• [WHAT IS BEING ASKED]:
Reproduce all of the data exactly.

^^^^

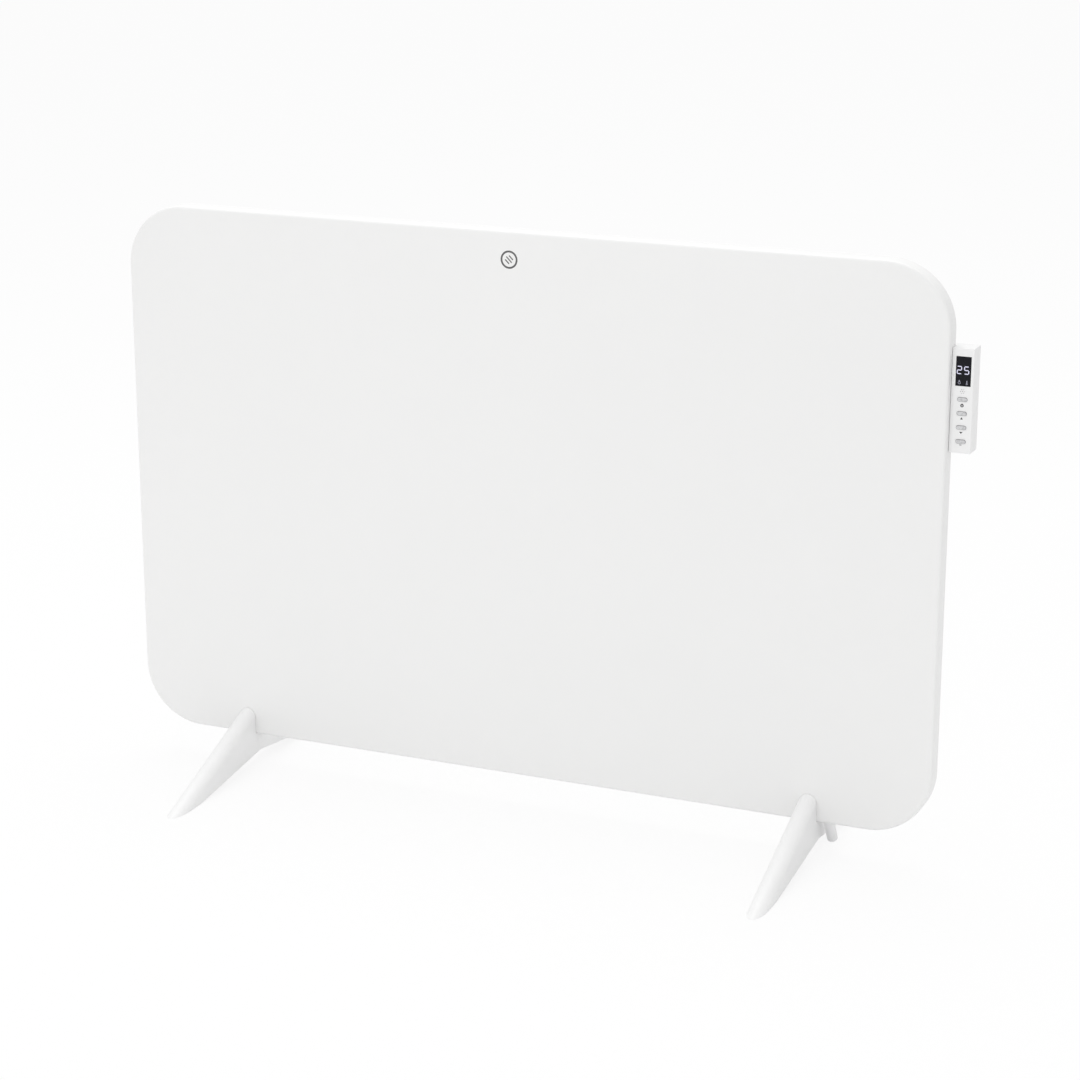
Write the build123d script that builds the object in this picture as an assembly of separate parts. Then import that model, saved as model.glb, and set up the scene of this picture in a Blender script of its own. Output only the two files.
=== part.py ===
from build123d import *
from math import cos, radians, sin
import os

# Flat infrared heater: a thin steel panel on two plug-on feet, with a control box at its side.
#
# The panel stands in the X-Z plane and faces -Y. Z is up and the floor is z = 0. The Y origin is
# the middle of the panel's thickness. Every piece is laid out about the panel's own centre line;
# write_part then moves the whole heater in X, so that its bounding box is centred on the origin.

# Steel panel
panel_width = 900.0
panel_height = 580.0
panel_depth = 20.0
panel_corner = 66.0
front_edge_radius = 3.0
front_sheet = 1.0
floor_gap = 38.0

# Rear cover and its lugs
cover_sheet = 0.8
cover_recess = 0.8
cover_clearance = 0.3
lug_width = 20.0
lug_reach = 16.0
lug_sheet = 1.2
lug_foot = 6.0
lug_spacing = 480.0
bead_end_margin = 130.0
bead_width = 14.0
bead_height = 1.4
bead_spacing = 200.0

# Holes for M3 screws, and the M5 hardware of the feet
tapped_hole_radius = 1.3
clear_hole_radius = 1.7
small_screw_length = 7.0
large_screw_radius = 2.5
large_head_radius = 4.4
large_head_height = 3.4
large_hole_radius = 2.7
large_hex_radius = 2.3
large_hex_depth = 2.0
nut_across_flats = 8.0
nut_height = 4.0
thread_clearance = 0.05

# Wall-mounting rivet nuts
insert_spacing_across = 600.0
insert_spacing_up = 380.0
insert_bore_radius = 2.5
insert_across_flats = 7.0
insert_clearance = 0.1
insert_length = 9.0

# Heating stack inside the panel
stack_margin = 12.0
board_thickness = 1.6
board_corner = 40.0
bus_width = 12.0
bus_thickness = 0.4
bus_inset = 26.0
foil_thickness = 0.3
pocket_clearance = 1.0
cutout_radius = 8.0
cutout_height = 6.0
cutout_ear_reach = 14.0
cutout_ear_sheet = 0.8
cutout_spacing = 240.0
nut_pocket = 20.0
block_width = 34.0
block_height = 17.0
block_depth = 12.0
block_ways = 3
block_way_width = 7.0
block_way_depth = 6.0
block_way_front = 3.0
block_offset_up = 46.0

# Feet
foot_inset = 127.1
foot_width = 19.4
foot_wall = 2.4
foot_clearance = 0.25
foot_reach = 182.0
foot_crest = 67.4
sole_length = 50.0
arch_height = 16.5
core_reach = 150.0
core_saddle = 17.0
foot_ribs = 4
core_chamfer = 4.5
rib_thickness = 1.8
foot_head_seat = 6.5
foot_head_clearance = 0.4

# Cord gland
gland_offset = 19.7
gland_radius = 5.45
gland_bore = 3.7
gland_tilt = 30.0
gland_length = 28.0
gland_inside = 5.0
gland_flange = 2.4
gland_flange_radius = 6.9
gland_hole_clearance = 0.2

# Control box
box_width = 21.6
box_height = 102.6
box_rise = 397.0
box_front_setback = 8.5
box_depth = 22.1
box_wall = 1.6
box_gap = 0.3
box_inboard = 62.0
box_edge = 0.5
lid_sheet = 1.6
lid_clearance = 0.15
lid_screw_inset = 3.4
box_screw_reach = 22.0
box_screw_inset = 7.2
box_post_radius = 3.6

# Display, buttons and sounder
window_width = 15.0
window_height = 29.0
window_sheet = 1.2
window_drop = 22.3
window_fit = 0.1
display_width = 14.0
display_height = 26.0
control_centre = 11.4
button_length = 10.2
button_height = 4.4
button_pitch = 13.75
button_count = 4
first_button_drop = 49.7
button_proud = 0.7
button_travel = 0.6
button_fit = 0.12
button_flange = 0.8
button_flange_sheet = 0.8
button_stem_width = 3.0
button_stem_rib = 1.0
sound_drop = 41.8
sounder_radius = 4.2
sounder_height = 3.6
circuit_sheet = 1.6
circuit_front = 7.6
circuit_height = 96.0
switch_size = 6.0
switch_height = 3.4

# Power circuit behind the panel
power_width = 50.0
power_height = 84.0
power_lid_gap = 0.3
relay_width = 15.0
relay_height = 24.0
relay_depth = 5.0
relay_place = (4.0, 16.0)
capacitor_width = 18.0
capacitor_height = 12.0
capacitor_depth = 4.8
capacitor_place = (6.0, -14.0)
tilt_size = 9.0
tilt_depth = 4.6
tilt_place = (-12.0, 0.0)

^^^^

• [RESULT OF THIS TASK]:
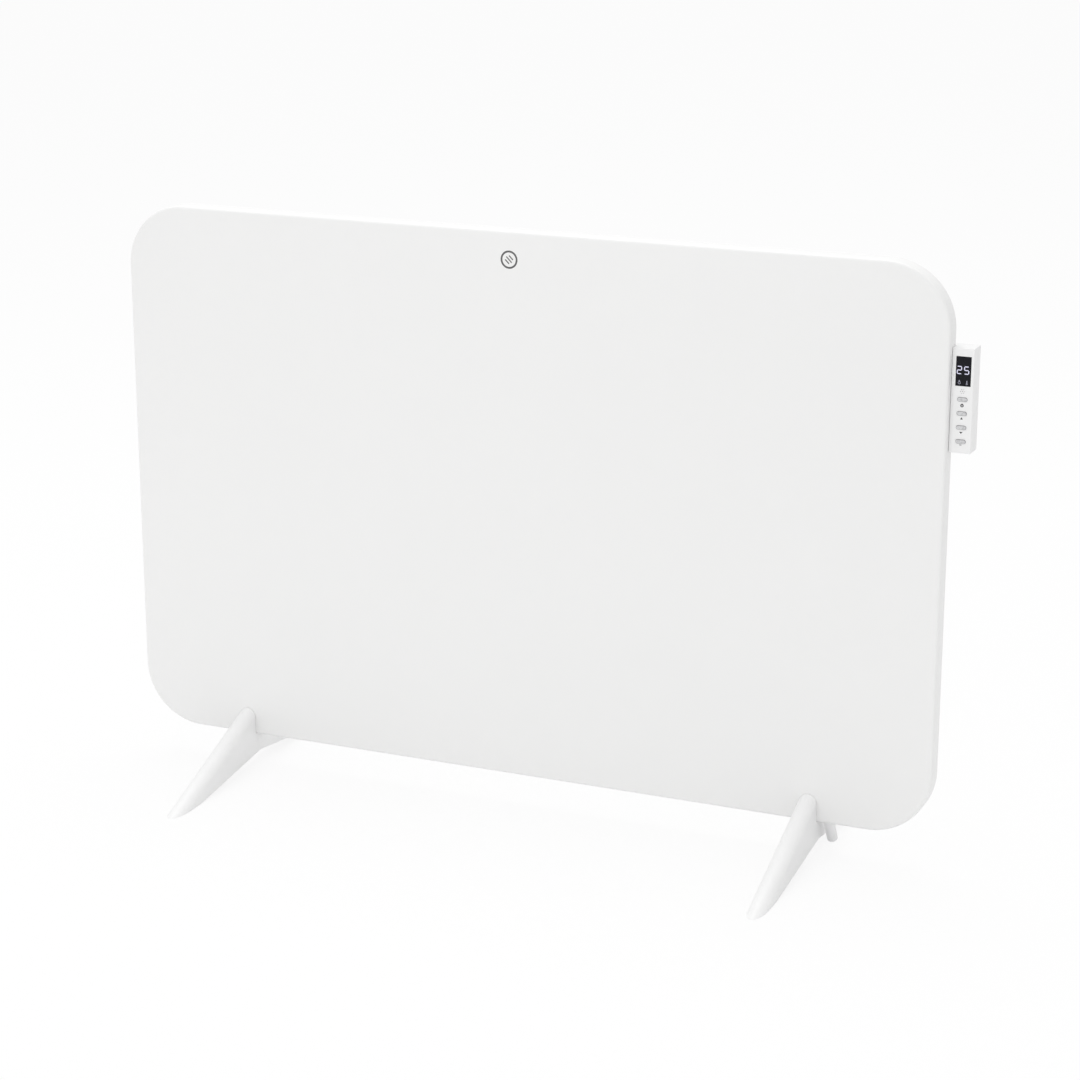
Write the build123d script that builds the object in this picture as an assembly of separate parts. Then import that model, saved as model.glb, and set up the scene of this picture in a Blender script of its own. Output only the two files.
=== part.py ===
from build123d import *
from math import cos, radians, sin
import os

# Flat infrared heater: a thin steel panel on two plug-on feet, with a control box at its side.
#
# The panel stands in the X-Z plane and faces -Y. Z is up and the floor is z = 0. The Y origin is
# the middle of the panel's thickness. Every piece is laid out about the panel's own centre line;
# write_part then moves the whole heater in X, so that its bounding box is centred on the origin.

# Steel panel
panel_width = 900.0
panel_height = 580.0
panel_depth = 20.0
panel_corner = 66.0
front_edge_radius = 3.0
front_sheet = 1.0
floor_gap = 38.0

# Rear cover and its lugs
cover_sheet = 0.8
cover_recess = 0.8
cover_clearance = 0.3
lug_width = 20.0
lug_reach = 16.0
lug_sheet = 1.2
lug_foot = 6.0
lug_spacing = 480.0
bead_end_margin = 130.0
bead_width = 14.0
bead_height = 1.4
bead_spacing = 200.0

# Holes for M3 screws, and the M5 hardware of the feet
tapped_hole_radius = 1.3
clear_hole_radius = 1.7
small_screw_length = 7.0
large_screw_radius = 2.5
large_head_radius = 4.4
large_head_height = 3.4
large_hole_radius = 2.7
large_hex_radius = 2.3
large_hex_depth = 2.0
nut_across_flats = 8.0
nut_height = 4.0
thread_clearance = 0.05

# Wall-mounting rivet nuts
insert_spacing_across = 600.0
insert_spacing_up = 380.0
insert_bore_radius = 2.5
insert_across_flats = 7.0
insert_clearance = 0.1
insert_length = 9.0

# Heating stack inside the panel
stack_margin = 12.0
board_thickness = 1.6
board_corner = 40.0
bus_width = 12.0
bus_thickness = 0.4
bus_inset = 26.0
foil_thickness = 0.3
pocket_clearance = 1.0
cutout_radius = 8.0
cutout_height = 6.0
cutout_ear_reach = 14.0
cutout_ear_sheet = 0.8
cutout_spacing = 240.0
nut_pocket = 20.0
block_width = 34.0
block_height = 17.0
block_depth = 12.0
block_ways = 3
block_way_width = 7.0
block_way_depth = 6.0
block_way_front = 3.0
block_offset_up = 46.0

# Feet
foot_inset = 127.1
foot_width = 19.4
foot_wall = 2.4
foot_clearance = 0.25
foot_reach = 182.0
foot_crest = 67.4
sole_length = 50.0
arch_height = 16.5
core_reach = 150.0
core_saddle = 17.0
foot_ribs = 4
core_chamfer = 4.5
rib_thickness = 1.8
foot_head_seat = 6.5
foot_head_clearance = 0.4

# Cord gland
gland_offset = 19.7
gland_radius = 5.45
gland_bore = 3.7
gland_tilt = 30.0
gland_length = 28.0
gland_inside = 5.0
gland_flange = 2.4
gland_flange_radius = 6.9
gland_hole_clearance = 0.2

# Control box
box_width = 21.6
box_height = 102.6
box_rise = 397.0
box_front_setback = 8.5
box_depth = 22.1
box_wall = 1.6
box_gap = 0.3
box_inboard = 62.0
box_edge = 0.5
lid_sheet = 1.6
lid_clearance = 0.15
lid_screw_inset = 3.4
box_screw_reach = 22.0
box_screw_inset = 7.2
box_post_radius = 3.6

# Display, buttons and sounder
window_width = 15.0
window_height = 29.0
window_sheet = 1.2
window_drop = 22.3
window_fit = 0.1
display_width = 14.0
display_height = 26.0
control_centre = 11.4
button_length = 10.2
button_height = 4.4
button_pitch = 13.75
button_count = 4
first_button_drop = 49.7
button_proud = 0.7
button_travel = 0.6
button_fit = 0.12
button_flange = 0.8
button_flange_sheet = 0.8
button_stem_width = 3.0
button_stem_rib = 1.0
sound_drop = 41.8
sounder_radius = 4.2
sounder_height = 3.6
circuit_sheet = 1.6
circuit_front = 7.6
circuit_height = 96.0
switch_size = 6.0
switch_height = 3.4

# Power circuit behind the panel
power_width = 50.0
power_height = 84.0
power_lid_gap = 0.3
relay_width = 15.0
relay_height = 24.0
relay_depth = 5.0
relay_place = (4.0, 16.0)
capacitor_width = 18.0
capacitor_height = 12.0
capacitor_depth = 4.8
capacitor_place = (6.0, -14.0)
tilt_size = 9.0
tilt_depth = 4.6
tilt_place = (-12.0, 0.0)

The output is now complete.